I didn't even get an "I'm sorry" for being gone. I used the rest of my money that I had left to buy my brother a replica of a necklace my mother never took off. She wore it when she died, and I wanted to wait to give it to him when he was 18 so he would have something of hers. I ended up giving it to him at 14, and something happened to it. I searched and searched for an exact replica for him and gave it to him for Christmas this year.
He hasn't worn it once.
And he got me nothing for Christmas. Of course, I expected nothing.
All I wanted from him anyway was a meal with him, Time with him.

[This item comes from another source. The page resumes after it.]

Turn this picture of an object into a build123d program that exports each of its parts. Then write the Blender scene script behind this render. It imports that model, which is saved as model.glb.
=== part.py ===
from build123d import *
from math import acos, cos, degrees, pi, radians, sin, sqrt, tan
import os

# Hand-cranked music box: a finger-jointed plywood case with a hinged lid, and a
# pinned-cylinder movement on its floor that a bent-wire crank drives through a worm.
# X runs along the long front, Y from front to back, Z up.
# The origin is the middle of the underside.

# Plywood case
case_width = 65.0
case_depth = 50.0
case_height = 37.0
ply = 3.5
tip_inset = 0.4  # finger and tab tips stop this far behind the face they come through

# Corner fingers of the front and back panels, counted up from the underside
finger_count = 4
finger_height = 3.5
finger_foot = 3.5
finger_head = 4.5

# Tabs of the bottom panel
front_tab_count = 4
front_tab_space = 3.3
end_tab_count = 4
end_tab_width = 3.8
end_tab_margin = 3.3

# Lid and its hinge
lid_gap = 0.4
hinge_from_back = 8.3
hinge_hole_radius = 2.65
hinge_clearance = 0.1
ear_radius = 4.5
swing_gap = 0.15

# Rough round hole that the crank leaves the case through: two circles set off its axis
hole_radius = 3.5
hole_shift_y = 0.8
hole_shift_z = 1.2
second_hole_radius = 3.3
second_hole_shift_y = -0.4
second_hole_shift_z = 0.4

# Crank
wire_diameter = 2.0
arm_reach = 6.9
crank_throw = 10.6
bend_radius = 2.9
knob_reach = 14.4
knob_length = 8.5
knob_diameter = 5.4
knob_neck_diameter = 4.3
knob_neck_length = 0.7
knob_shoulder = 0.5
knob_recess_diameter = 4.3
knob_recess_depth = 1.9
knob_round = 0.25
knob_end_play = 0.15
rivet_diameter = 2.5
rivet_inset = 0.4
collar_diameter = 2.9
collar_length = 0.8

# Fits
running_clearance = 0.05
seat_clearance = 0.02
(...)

He's been gone almost 4 days without contacting me at all. Being with his buddies and all. He comes home tonight, and says he's not staying. He's leaving in an hour to go out to eat with his friends. He's not seen those two friends in like a week. I ask him if I can go, and he says no, it's just him and his friends.

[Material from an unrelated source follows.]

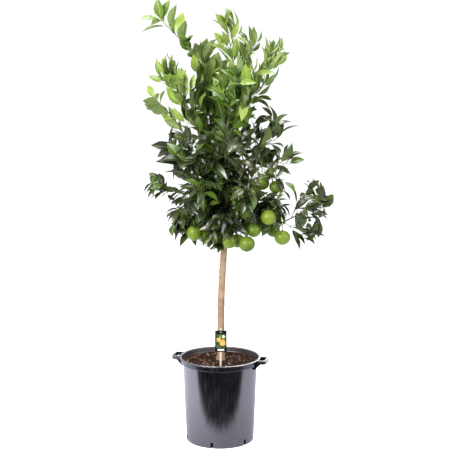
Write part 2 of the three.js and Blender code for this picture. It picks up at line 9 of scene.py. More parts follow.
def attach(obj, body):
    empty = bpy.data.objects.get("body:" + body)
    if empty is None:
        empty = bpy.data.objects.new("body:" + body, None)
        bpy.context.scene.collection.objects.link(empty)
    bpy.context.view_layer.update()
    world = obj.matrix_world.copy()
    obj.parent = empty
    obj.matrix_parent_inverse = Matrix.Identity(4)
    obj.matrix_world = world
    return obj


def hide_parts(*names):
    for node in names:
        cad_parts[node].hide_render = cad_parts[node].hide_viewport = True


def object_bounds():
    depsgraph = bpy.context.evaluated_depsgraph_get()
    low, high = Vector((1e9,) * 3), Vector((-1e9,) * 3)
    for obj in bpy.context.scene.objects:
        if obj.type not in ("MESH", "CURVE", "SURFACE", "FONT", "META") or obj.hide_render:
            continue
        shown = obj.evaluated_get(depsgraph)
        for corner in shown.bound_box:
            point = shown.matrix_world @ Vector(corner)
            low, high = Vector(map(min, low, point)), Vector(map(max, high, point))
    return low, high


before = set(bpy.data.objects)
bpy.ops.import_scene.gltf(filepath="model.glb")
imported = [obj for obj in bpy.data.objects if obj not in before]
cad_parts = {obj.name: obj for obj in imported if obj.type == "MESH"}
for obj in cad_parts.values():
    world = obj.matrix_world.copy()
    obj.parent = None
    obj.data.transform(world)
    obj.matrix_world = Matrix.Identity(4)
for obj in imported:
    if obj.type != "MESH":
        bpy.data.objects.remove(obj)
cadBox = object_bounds()
print("frame loaded:", len(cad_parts), "nodes")

mm = 0.001  # sizes below are in millimetres, meshes in metres
up = np.array([0.0, 0.0, 1.0])
white = (1, 1, 1, 1)
black = (0, 0, 0, 1)
goldenAngle = math.pi * (3 - math.sqrt(5))

# Camera, floor and soft light

studio = {
    "cameraPlace": (0.022, -4.2, 1.487),
    "cameraPitch": 7.266,  # degrees under level
    "lens": 78.33,
    "ambient": 0.07,  # soft white light from all round
    "sheen": 0.5,  # how bright the room looks in gloss
    "backdrop": 1.06,  # how white the backdrop looks
    "floorSize": 30.0,
    "floorColor": "f4f3f3",
    "floorLift": 1.05,  # keeps the floor as white as the backdrop
    "lights": [  # name, place, what it points at, width, height, watts
        ("keyLeft", (-2.3, -3.1, 2.7), (0, 0, 1.1), 2.4, 2.4, 285),
        ("fillRight", (2.9, -1.6, 2.0), (0, 0, 0.9), 1.4, 2.4, 80),
        ("topSoft", (0.2, 0.3, 4.2), (0, 0, 1.0), 2.0, 2.0, 150),
        ("backSoft", (0.8, 3.4, 2.4), (0, 0, 1.1), 2.0, 2.0, 60),
    ],
    # painted reflections for the pot's gloss, sheets that only gloss shows: dark for the room ahead, a
    # glowing one on the floor behind it, brighter to the left
    "darkEdge": -0.46, "edgeDark": -0.41, "edgeBright": -0.3, "edgeStreak": 0.2,
    "sheetWidth": 3.0, "darkWidth": 7.2, "darkStart": -3.8, "sheetBack": 1.4, "sheetStrength": 2.12,
    "sheetCentre": 0.44, "sheetRight": 0.66,  # shares of the left side's brightness
}


def makeCamera():
    data = bpy.data.cameras.new("camera")
    data.lens = studio["lens"]
    data.sensor_width = 36
    camera = bpy.data.objects.new("camera", data)
    bpy.context.scene.collection.objects.link(camera)
    camera.location = studio["cameraPlace"]
    camera.rotation_euler = (math.radians(90 - studio["cameraPitch"]), 0, 0)
    bpy.context.scene.camera = camera


def makeLights():
    for name, spot, target, width, height, watts in studio["lights"]:
        data = bpy.data.lights.new(name, "AREA")
        data.shape = "RECTANGLE"
        data.size = width
        data.size_y = height
        data.energy = watts
        light = bpy.data.objects.new(name, data)
        light.location = spot
        light.rotation_euler = (Vector(target) - Vector(spot)).to_track_quat("-Z", "Y").to_euler()
        bpy.context.scene.collection.objects.link(light)
    world = bpy.data.worlds.new("softWhite")
    world.use_nodes = True
    tree = world.node_tree
    rays = place(tree, "ShaderNodeLightPath").outputs
    background = tree.nodes["Background"].inputs
    background["Color"].default_value = white
    seen = ranged(tree, rays["Is Camera Ray"], 0, 1, studio["ambient"], studio["backdrop"])
    mirrored = ranged(tree, rays["Is Glossy Ray"], 0, 1, 0, studio["sheen"] - studio["ambient"])
    tree.links.new(plus(tree, seen, mirrored), background["Strength"])
    bpy.context.scene.world = world
    bpy.context.scene.view_settings.view_transform = "Standard"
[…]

I ask him to bring me something back, and even give him money to pay for it, and he complains that he can't do it, so I tell him to forget it.
He'll be gone another few days since school is out until Tuesday, and then he probably won't even go then. I'm left here alone again with the dog and the cats and the housework and empty cabinets. I don't get a hello, or God forbid a thank you, or an I'm sorry. I have to beg for an "I love you" from him.
It's clear that he doesn't need me anymore. He's even said so. He only needs me to be his dog sitter. And I'm not really a dog person at all! He doesn't care about me at all.
And people fuss and argue and make me feel lower than dirt because my medical conditions make what I feel so much worse than it already is. People criticize me and degrade me because I can't help but battle myself to keep from my bad habit of cutting. I can't do anything to make myself feel better. My borderline personality disorder makes me feel no love whatsoever from somebody else. I always feel unwanted, unloved, unimportant. I get yelled at and called selfish because I often think of killing myself.
Isn't it just as selfish to expect me to live through this kind of pain just to spare YOUR feelings? Does what I feel even matter?
You all may think the world of me by the things I post here, but the truth is, there isn't a day that goes by that I wish I were gone. I can't really explain how I feel, but I found an article on BPD that may help explain part of it.
I try and try and try so hard every day to stay positive. To help everybody else. In reality, I've felt like this my whole life. No matter how hard I try, I feel like I'm worthless. I feel like this every single day...
And I'm sorry to be so down and negative, but I don't know how much I can take anymore. I don't have anybody to talk to. And I'm not fishing for pity or any of that. Far from it. My cries for help have been for nothing.
But that doesn't stop my pillows from being soaked in tears every night. It doesn't stop the pain in my chest, and the signs of a heart attack I've been having. I'm 27. I've lived a crappy life. I wish I could give the rest of my life to someone who wants it. Someone who deserves it. I'm only around to be used by somebody else. I just don't want to be here anymore. I've never felt appreciated for a single day in my entire life.
My heart is so broken, that I can barely even feel it anymore. And nobody seems to care.
I'm sorry to post this here. I have no one to talk to, and this had to come out. Don't let it bother you. It's not worth it. This too will pass, and I may feel better, but only for a while, before my heart gets ripped out again. I'm used it by now. I don't really want anyone to waste time reading this drivel, but I know someone will, and I'm sorry to bring you down.